Abstract

Ductile polymers have been increasingly applied in engineering applications to enhance the structural reliability under impact loading. Due to the limitation of experimental setup to achieve large tensile deformation and the difficulty to achieve dynamic force equilibrium, the localization and post-necking stages up to fracture of ductile polymers at high strain rates have less been investigated. In the present work, the dynamic strain localization of ductile polymeric rods under large tensile deformation up to fracture is studied on the bespoke Hopkinson tension bar synchronized with a high-speed camera. Transparent polycarbonate (PC) is used as a model material in the present study. Likewise, the constitutive response and fracture behaviour of polycarbonate are also characterized with the assistance of Digital Image Correction (DIC) from low to high strain rates under various temperature conditions.
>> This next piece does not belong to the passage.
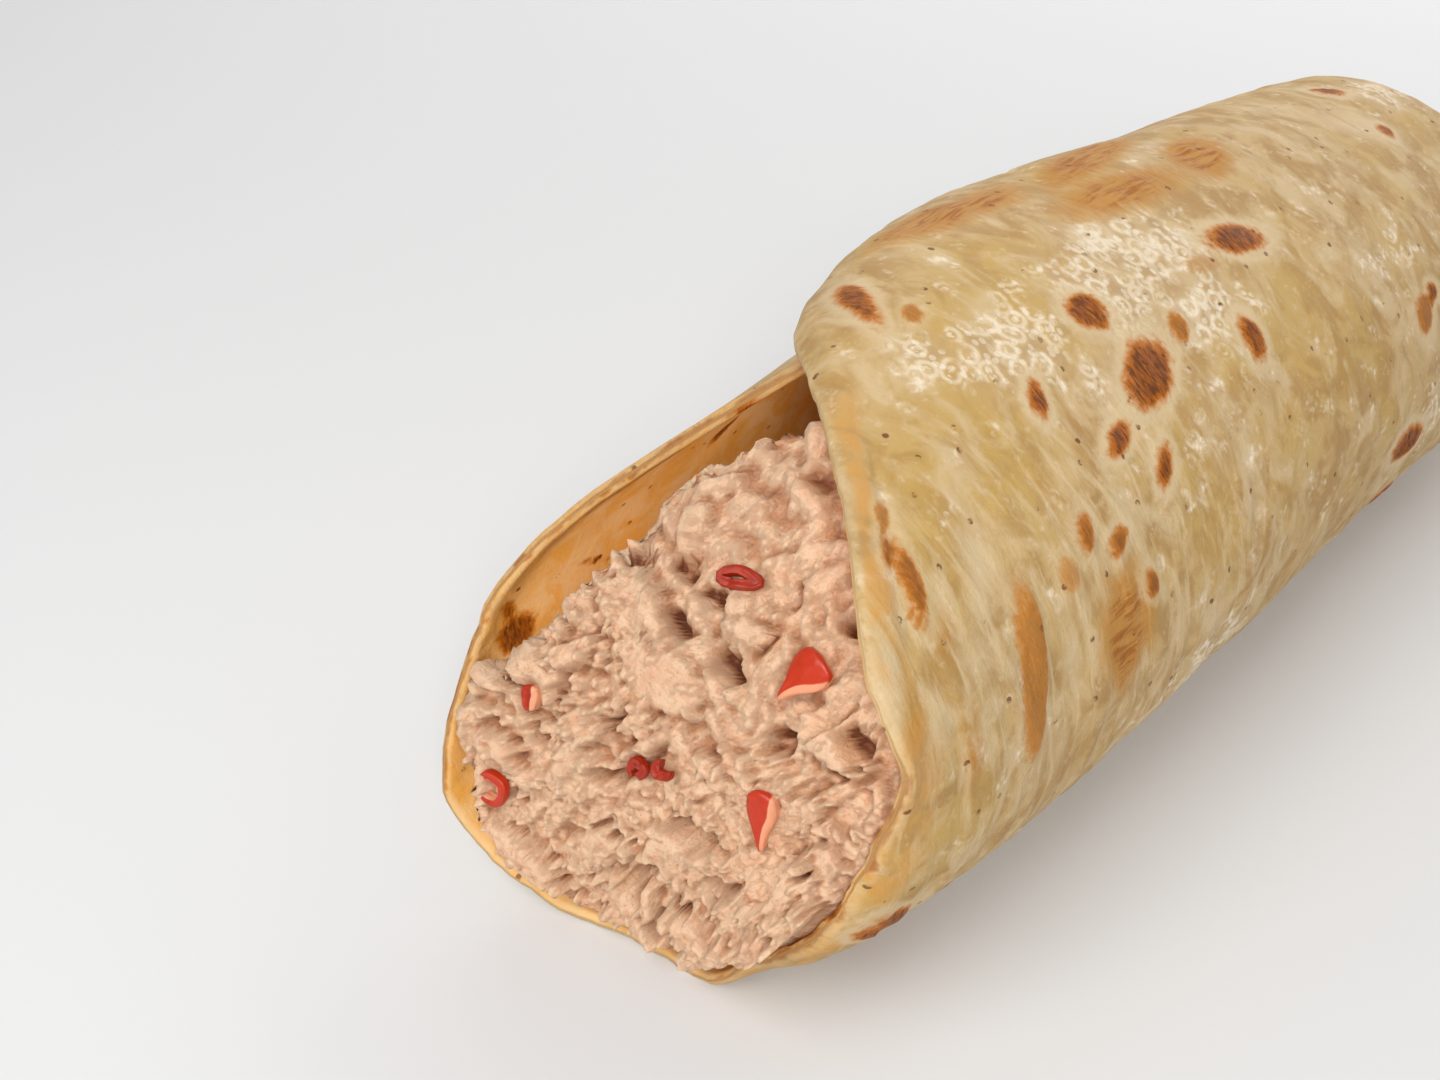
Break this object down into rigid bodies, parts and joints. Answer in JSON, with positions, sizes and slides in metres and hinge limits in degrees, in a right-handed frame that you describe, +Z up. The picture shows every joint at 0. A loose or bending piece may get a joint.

The results quantitatively show that the dynamic local strain rate initially increases dramatically to 200 % of the nominal strain rate due to strain localization. This is followed by a rapid drop with necking propagation, and finally tends to stay at strain rate of approximately 20 % of the nominal strain rate until fracture. The elevated temperatures would result in higher local strain rates. Two constitutive models with and without the consideration of constant strain rate condition are constructed for PC and incorporated in finite element simulations. The trend of dynamic local strain rate history with respect to nominal strain rate is successfully reproduced in simulations. The constitutive models particularly the simple dynamic amplification model, are able to reflect the phenomenological key features of the experimentally observed macroscopic and local responses of polycarbonate, and would find their potential applications in impact resistant transparency design.